» AVAILABLE DATA:

** start **

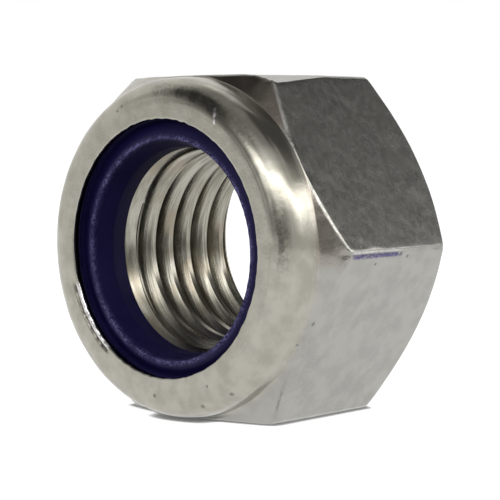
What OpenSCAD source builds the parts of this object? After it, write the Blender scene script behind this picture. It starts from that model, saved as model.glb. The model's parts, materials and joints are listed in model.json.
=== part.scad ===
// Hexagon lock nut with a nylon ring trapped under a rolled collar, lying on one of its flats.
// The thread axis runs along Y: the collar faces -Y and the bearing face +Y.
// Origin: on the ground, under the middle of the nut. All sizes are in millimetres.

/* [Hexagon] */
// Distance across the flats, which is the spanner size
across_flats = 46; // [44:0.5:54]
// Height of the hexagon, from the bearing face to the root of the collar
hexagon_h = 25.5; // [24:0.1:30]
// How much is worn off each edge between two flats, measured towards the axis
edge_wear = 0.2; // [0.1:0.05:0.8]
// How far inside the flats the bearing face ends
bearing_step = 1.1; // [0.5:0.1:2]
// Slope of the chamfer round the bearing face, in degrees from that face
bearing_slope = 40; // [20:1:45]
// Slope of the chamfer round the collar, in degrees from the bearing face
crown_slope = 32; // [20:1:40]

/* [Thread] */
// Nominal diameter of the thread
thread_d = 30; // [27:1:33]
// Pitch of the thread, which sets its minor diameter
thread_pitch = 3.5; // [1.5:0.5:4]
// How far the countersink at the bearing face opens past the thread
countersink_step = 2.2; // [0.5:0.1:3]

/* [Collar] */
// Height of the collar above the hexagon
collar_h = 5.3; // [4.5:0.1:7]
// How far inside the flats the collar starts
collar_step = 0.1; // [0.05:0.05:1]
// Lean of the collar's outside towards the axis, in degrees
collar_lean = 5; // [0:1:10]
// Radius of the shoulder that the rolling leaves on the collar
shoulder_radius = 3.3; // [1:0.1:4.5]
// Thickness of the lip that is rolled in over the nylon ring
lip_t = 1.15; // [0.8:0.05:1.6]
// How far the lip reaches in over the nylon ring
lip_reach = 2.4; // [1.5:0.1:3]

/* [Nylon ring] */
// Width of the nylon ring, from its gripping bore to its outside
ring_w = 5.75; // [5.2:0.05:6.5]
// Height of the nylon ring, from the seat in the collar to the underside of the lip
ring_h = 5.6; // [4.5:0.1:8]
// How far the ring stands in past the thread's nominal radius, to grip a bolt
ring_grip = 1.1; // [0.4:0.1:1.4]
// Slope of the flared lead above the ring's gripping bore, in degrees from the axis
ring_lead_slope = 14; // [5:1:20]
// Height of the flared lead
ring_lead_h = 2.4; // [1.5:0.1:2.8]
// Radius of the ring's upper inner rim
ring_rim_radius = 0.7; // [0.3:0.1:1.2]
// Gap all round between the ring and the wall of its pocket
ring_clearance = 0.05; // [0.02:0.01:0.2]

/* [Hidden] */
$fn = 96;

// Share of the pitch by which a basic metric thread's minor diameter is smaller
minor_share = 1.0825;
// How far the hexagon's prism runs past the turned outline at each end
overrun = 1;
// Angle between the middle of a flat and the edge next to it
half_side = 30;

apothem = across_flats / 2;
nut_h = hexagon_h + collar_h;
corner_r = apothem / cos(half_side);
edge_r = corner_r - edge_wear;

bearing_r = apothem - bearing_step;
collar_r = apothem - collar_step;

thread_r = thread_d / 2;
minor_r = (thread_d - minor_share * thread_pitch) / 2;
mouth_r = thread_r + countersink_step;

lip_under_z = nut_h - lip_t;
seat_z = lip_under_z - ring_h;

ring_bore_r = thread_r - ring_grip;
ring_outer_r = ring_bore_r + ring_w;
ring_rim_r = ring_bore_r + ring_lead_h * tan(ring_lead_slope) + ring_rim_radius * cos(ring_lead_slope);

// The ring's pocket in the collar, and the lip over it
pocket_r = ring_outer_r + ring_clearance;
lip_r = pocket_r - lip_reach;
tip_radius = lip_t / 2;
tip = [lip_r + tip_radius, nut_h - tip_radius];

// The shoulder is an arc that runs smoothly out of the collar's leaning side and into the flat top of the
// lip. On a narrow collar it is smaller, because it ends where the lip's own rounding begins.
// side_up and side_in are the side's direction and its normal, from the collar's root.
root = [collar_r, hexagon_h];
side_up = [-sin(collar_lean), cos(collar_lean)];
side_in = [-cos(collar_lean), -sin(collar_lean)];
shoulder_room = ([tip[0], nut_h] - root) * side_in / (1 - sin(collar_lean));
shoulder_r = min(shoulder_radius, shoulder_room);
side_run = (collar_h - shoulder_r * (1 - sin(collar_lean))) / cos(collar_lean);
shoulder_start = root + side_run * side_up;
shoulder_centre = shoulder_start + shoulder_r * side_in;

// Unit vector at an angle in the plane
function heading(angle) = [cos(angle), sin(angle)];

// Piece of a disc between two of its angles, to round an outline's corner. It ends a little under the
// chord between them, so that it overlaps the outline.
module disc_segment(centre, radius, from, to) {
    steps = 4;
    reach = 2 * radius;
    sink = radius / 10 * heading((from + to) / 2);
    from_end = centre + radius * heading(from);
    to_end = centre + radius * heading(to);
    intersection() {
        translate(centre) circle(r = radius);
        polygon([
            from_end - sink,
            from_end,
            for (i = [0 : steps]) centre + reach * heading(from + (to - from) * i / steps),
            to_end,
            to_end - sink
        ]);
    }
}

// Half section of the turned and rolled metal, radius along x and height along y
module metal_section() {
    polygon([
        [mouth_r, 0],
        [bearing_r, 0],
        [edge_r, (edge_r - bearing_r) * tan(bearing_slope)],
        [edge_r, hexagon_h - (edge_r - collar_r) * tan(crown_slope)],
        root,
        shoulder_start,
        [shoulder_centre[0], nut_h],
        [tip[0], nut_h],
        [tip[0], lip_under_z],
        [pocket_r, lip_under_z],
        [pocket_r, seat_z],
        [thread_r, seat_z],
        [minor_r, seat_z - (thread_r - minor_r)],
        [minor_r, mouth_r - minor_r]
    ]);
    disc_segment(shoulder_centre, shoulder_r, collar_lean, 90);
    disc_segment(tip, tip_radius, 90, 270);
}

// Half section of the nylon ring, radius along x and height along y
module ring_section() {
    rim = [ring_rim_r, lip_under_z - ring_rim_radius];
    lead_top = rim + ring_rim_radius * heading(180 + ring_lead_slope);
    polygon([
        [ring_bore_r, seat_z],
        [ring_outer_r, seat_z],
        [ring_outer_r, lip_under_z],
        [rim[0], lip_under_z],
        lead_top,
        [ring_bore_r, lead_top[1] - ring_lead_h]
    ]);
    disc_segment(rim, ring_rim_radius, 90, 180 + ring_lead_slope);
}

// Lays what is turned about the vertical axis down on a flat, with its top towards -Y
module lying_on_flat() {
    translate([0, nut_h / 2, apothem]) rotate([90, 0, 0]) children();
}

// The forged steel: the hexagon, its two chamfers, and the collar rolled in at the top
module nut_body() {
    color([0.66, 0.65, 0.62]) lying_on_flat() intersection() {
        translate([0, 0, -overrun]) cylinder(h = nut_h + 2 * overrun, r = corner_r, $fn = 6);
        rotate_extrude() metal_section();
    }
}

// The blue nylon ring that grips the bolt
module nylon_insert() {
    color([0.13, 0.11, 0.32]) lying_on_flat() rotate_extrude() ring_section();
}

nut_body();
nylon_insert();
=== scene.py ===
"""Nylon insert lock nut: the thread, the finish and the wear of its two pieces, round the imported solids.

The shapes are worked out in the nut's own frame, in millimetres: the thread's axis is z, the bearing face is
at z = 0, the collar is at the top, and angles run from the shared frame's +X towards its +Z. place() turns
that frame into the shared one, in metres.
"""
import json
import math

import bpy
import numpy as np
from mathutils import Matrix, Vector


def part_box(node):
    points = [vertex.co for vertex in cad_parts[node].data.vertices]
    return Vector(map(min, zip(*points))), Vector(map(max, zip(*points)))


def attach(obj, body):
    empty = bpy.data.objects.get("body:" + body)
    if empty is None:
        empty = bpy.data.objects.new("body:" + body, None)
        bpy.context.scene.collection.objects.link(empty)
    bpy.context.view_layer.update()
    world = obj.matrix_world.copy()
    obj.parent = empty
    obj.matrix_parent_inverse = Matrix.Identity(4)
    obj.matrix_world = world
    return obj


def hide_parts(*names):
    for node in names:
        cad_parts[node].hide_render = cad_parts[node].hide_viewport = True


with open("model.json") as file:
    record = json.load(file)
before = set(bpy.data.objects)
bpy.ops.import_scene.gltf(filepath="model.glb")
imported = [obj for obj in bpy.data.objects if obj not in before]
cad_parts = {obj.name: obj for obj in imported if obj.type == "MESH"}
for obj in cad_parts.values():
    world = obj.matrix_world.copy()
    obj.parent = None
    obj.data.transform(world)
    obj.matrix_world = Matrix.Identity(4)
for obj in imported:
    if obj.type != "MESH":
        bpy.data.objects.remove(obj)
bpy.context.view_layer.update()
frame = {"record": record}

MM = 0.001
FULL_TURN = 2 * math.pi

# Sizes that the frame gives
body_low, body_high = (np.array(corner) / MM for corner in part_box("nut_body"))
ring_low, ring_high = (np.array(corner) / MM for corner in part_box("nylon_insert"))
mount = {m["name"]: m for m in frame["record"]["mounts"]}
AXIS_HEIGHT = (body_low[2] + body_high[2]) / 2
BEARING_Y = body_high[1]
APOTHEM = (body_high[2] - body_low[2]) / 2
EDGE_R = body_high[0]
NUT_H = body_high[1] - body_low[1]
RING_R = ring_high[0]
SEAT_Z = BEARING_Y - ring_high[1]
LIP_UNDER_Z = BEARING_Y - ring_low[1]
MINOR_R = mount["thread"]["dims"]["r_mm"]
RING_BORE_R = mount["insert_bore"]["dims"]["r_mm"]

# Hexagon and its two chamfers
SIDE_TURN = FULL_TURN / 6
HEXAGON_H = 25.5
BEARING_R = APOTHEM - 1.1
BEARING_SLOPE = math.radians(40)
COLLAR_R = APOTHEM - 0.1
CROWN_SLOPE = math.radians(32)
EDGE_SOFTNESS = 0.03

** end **

» EXERCISE DESCRIPTION: Within the listing above, give again exactly every line from the line with "top towards -Y" through the line with "zip(*points))), Vector(map(max, zip(*points)))", both included, and no other line.

» EXERCISE SOLUTION:
// Lays what is turned about the vertical axis down on a flat, with its top towards -Y
module lying_on_flat() {
    translate([0, nut_h / 2, apothem]) rotate([90, 0, 0]) children();
}

// The forged steel: the hexagon, its two chamfers, and the collar rolled in at the top
module nut_body() {
    color([0.66, 0.65, 0.62]) lying_on_flat() intersection() {
        translate([0, 0, -overrun]) cylinder(h = nut_h + 2 * overrun, r = corner_r, $fn = 6);
        rotate_extrude() metal_section();
    }
}

// The blue nylon ring that grips the bolt
module nylon_insert() {
    color([0.13, 0.11, 0.32]) lying_on_flat() rotate_extrude() ring_section();
}

nut_body();
nylon_insert();
=== scene.py ===
"""Nylon insert lock nut: the thread, the finish and the wear of its two pieces, round the imported solids.

The shapes are worked out in the nut's own frame, in millimetres: the thread's axis is z, the bearing face is
at z = 0, the collar is at the top, and angles run from the shared frame's +X towards its +Z. place() turns
that frame into the shared one, in metres.
"""
import json
import math

import bpy
import numpy as np
from mathutils import Matrix, Vector


def part_box(node):
    points = [vertex.co for vertex in cad_parts[node].data.vertices]
    return Vector(map(min, zip(*points))), Vector(map(max, zip(*points)))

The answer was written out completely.